**What this task involves**
Count how many lines below contain the word "handed", then give that number alone.

**Record set**
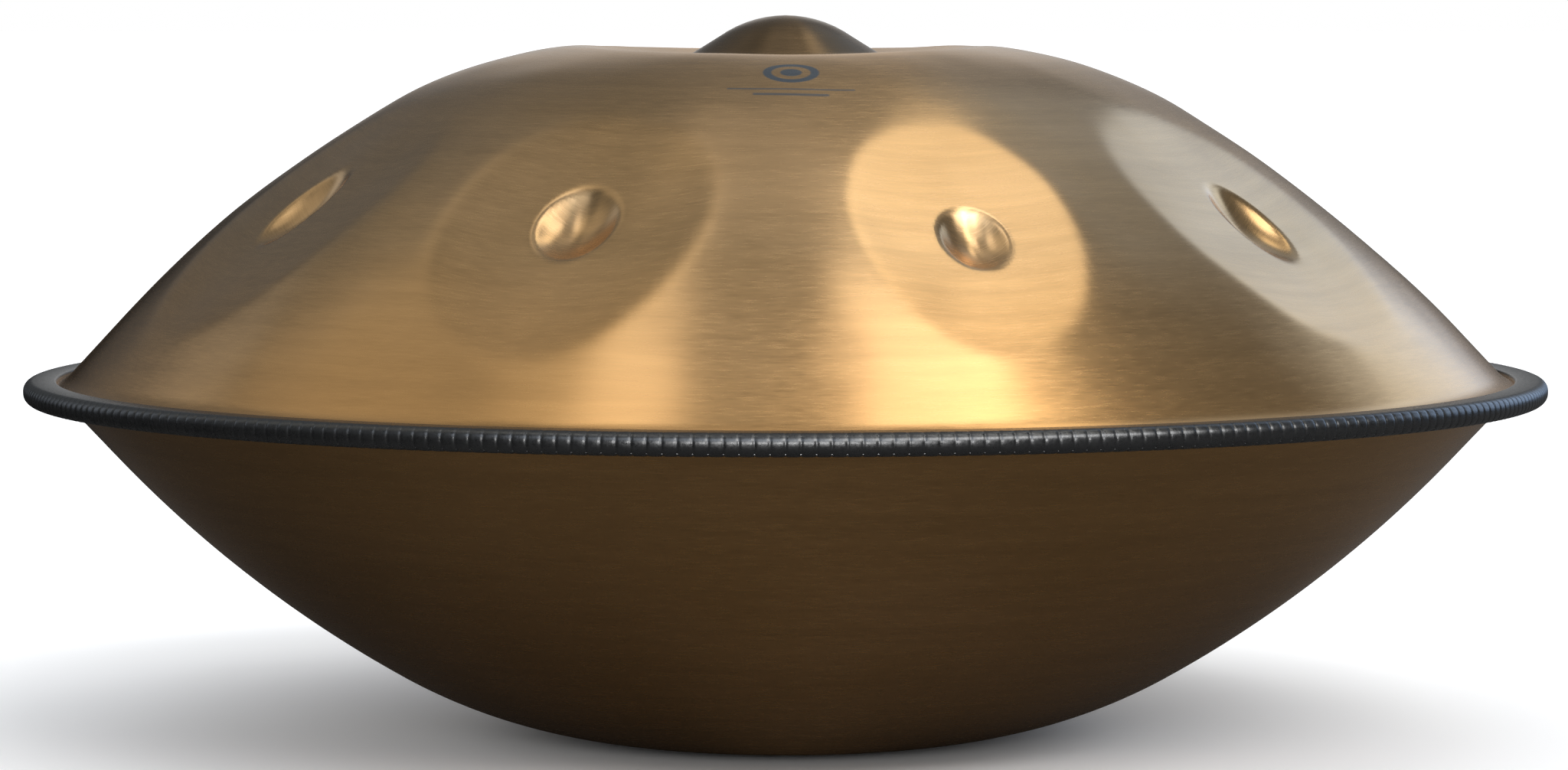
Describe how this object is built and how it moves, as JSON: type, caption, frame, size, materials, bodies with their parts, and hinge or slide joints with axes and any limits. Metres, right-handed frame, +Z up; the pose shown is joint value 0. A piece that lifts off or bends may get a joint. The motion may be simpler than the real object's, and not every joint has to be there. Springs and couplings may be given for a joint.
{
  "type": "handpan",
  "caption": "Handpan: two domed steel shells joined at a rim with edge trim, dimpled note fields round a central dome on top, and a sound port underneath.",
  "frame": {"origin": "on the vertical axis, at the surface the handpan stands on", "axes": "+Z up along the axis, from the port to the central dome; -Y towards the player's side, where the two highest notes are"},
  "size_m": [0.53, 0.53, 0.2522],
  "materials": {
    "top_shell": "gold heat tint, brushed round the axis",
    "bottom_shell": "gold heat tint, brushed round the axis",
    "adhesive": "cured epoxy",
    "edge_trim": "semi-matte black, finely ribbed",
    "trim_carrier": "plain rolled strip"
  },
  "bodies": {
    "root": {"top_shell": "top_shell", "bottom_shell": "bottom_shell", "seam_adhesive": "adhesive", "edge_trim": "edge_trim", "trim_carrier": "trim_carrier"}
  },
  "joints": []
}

---

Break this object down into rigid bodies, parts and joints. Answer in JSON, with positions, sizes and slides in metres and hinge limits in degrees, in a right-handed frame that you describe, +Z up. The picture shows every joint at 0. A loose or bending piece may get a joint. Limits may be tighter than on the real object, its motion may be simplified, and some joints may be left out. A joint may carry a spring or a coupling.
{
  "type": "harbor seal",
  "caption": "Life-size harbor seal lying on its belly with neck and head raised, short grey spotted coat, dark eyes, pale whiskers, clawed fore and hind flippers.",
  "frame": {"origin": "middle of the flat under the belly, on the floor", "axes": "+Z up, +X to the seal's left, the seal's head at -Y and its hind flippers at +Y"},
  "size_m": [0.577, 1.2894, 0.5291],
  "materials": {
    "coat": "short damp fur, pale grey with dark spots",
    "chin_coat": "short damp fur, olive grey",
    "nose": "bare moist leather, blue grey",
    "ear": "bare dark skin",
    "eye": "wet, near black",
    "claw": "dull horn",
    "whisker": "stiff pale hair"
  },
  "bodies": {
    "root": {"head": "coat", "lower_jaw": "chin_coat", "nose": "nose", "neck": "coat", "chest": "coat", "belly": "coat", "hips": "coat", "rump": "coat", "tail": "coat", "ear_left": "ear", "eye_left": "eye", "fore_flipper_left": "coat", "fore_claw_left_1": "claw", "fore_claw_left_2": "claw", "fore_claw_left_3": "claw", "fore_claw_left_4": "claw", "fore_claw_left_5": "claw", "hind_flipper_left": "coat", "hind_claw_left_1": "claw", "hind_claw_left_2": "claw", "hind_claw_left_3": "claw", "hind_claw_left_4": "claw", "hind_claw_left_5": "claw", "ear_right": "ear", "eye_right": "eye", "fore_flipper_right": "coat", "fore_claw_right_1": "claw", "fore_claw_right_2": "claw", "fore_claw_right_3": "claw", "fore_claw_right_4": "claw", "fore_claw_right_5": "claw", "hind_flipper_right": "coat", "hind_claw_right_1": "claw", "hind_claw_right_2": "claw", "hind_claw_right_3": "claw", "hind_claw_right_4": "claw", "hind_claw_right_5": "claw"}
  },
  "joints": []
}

* * *

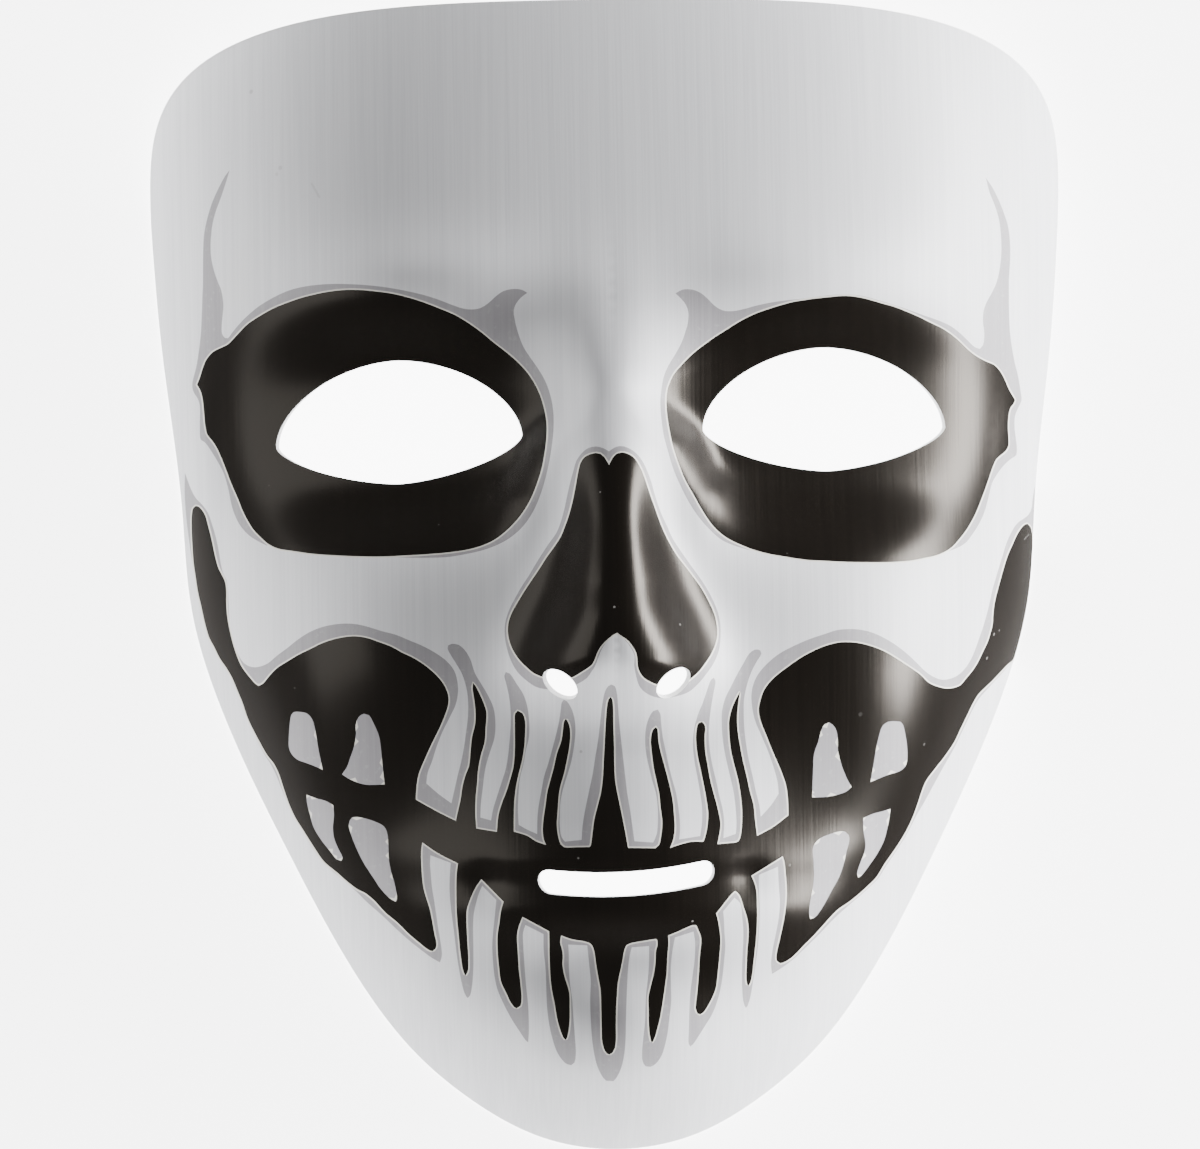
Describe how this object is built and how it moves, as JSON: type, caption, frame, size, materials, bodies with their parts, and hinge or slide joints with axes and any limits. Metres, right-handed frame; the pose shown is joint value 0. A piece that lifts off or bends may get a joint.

**Task solution**
3